Comments by "Sareeye Ma Nusqaame" (@sareeyemanusqaame8723) on "Bullied Man Confronts Alleged Childhood Bully 35 Years Later" video.

  1. I was orphan I stayed with step family as a child they were 6 boys 2 girls (one girl was nice and used to stand up for me, the other one was indifferent, their mother who was jealous of my mother who passed away when I was 1 year old 6 were older than me used to team up against me and used to take turns to beat me up daily and hourly.
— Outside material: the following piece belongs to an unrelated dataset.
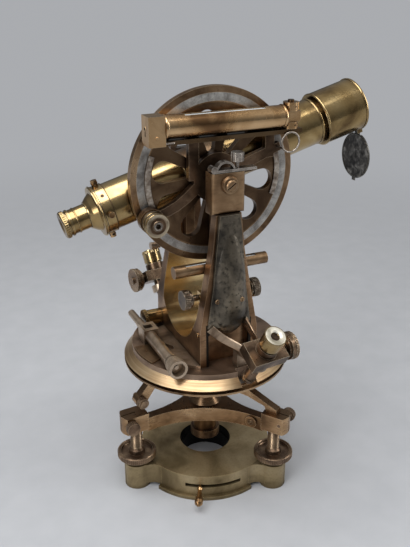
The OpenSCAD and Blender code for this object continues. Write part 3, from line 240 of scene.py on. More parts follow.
def cut_plate(name, body, material, outline, low, high):
    bpy.ops.object.select_all(action="DESELECT")
    bpy.ops.mesh.primitive_circle_add(vertices=len(outline), fill_type="NGON")
    piece = bpy.context.object
    bpy.ops.object.mode_set(mode="EDIT")
    shape = bmesh.from_edit_mesh(piece.data)
    shape.verts.ensure_lookup_table()
    for corner, (x, y) in zip(shape.verts, outline):
        corner.co = (x * MM, y * MM, low * MM)
    bmesh.update_edit_mesh(piece.data)
    bpy.ops.mesh.select_all(action="SELECT")
    bpy.ops.mesh.extrude_region_move(TRANSFORM_OT_translate={"value": (0, 0, (high - low) * MM)})
    bpy.ops.mesh.select_all(action="SELECT")
    bpy.ops.mesh.normals_make_consistent(inside=False)
    settle(piece, name, body, material)


fillet = Vector((FILLET_REACH * math.cos(FILLET_TURN), FILLET_REACH * math.sin(FILLET_TURN)))
start = math.atan2(-fillet.y, -fillet.x)
end = math.atan2(-fillet.y, EAR_REACH - fillet.x)
for number, angle in enumerate(EARS, 1):
    for side, word in ((-1, "right"), (1, "left")):
        outline = [round_base(angle, 66, side * 4), round_base(angle, 66, side * 20)]
        for step in range(FILLET_STEPS + 1):
            at = start + (end - start) * step / FILLET_STEPS
            outline.append(round_base(angle, fillet.x + FILLET_RADIUS * math.cos(at),
                                      side * (fillet.y + FILLET_RADIUS * math.sin(at))))
        outline.append(round_base(angle, EAR_REACH, side * 4))
        cut_plate("base_fillet_%d_%s" % (number, word), "base", olive_brass,
                  outline[::-side], FILLET_FOOT, FILLET_TOP)

# Locking plate and lever: a flat brass ring turned by a spun brass lever with a bulb end.
# The ring stays dark in its slot, the lever is bright from handling.
dark_bronze_and_shade = aged_metal("dark bronze", (0.012, 0.008, 0.005), (0.045, 0.028, 0.017),
                         (0.10, 0.062, 0.035), (0.36, 0.22, 0.11), metallic=0.85,
                         rough=(0.3, 0.55), patches=40, spots=0.5, wear=0.5, corner_shade_strength=0.8)
warm_brass = aged_metal("warm brass", (0.18, 0.098, 0.045), (0.50, 0.305, 0.145),
                        (0.68, 0.455, 0.245), (0.88, 0.70, 0.45), metallic=1.0,
                        rough=(0.2, 0.33), patches=30, spots=0.06, wear=0.6, corner_shade_strength=0.9, bump=0.005)
dress(dark_bronze_and_shade, "locking_plate")
dress(warm_brass, "locking_lever")

# Foot screws: three brass screws that level the instrument, each turned in one with a dished
# head milled round its rim. They have tarnished to a red brown, rubbed bright on the edges.
red_brown = aged_metal("red brown tarnish", (0.050, 0.030, 0.019), (0.190, 0.122, 0.078),
                       (0.38, 0.265, 0.165), (0.64, 0.48, 0.31), metallic=0.9,
                       rough=(0.26, 0.44), patches=60, spots=0.4, wear=0.8, corner_shade_strength=0.85, bump=0.1)
FOOT_HEAD_HEIGHT, THREAD_FOOT, THREAD_TOP = 39, 46, 68.6
THREAD_ROOT, THREAD_VALLEY, THREAD_CREST, THREAD_STEP, THREAD_STEPS = 5.6, 6.0, 6.35, 0.5, 45
UPRIGHT = (0, 0, 1)


def point_along(piece, place, axis):
    turn = Vector(axis).normalized().to_track_quat("Z", "Y").to_matrix().to_4x4()
    piece.matrix_world = Matrix.Translation(Vector(place) * MM) @ turn


def cut_away(piece, cutter):
    cut = piece.modifiers.new("cut", "BOOLEAN")
    cut.object, cut.operation, cut.solver = cutter, "DIFFERENCE", "EXACT"
    bpy.context.view_layer.objects.active = piece
    bpy.ops.object.modifier_apply(modifier="cut")
    bpy.data.objects.remove(cutter, do_unlink=True)


# A toothed ring that stands a little proud of the turned head, with straight milling.
def milled_band(name, body, material, place, axis, radius, length, teeth, depth, bore=0):
    bpy.ops.object.select_all(action="DESELECT")
    bpy.ops.mesh.primitive_cylinder_add(vertices=2 * teeth, radius=(radius + depth) * MM,
                                        depth=length * MM)
    band = bpy.context.object
    bpy.ops.object.mode_set(mode="EDIT")
    shape = bmesh.from_edit_mesh(band.data)
    step = math.pi / teeth
    for corner in shape.verts:
        corner.select = round(math.atan2(corner.co.x, corner.co.y) / step) % 2 == 0
    shape.select_flush_mode()
    bmesh.update_edit_mesh(band.data)
    low = (radius - 0.1) / (radius + depth)
    bpy.ops.transform.resize(value=(low, low, 1))
    bpy.ops.object.mode_set(mode="OBJECT")
    if bore:
        bpy.ops.mesh.primitive_cylinder_add(vertices=48, radius=bore * MM, depth=2 * length * MM)
        cut_away(band, bpy.context.object)
    point_along(band, place, axis)
    settle(band, name, body, material)


# A ring, bead or thread spun from its small profile of (radius, height) points.
def turned_ring(name, body, material, place, axis, profile, steps=72):
    bpy.ops.object.select_all(action="DESELECT")
    bpy.ops.mesh.primitive_circle_add(vertices=len(profile), fill_type="NOTHING")
    ring = bpy.context.object
    bpy.ops.object.mode_set(mode="EDIT")
    shape = bmesh.from_edit_mesh(ring.data)
    shape.verts.ensure_lookup_table()
    for corner, (reach, height) in zip(shape.verts, profile):
        corner.co = (reach * MM, 0, height * MM)
        corner.select = True
    shape.select_flush_mode()
    bmesh.update_edit_mesh(ring.data)
    bpy.ops.mesh.spin(steps=steps, angle=2 * math.pi, center=(0, 0, 0), axis=UPRIGHT)
    bpy.ops.mesh.select_all(action="SELECT")
    bpy.ops.mesh.remove_doubles(threshold=0.00001)
    bpy.ops.mesh.normals_make_consistent(inside=False)
    bpy.ops.object.mode_set(mode="OBJECT")
    bpy.ops.object.shade_smooth_by_angle(angle=math.radians(40))
    point_along(ring, place, axis)
    settle(ring, name, body, material)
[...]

One or two being unjust against me never bothered me but all of them against me destroyed me I couldn’t understand how so many of them were unjust against one individual especially a weaker child I thought about shooting two of the worst ones but I thought to myself no one would lend me a gun and even if I succeed in killing the two of them then the the rest will eventually kill me and I didn’t want to kill all of them so I left the idea all alone this was 30+ years ago. And even though I eventually escaped and I end up homeless child wondering in the streets I never recovered from the mistrust they have installed in me to this day they are back in Somalia and now they call me one after another to send them money because “they’re in a hardship” I still send them money that I starved from myself not because I care about them as step family but rather I don’t want to be them and that I don’t turn to be the very monster I despised. I intentionally do the opposite of what they would have done. I give them not because I want them to return the favor even if I become desperate I would never ask them a favor nor will they give me even if I do. Often I question my actions like why would I give people who wouldn’t give me? And also I don’t expect them to thank me nor be great full.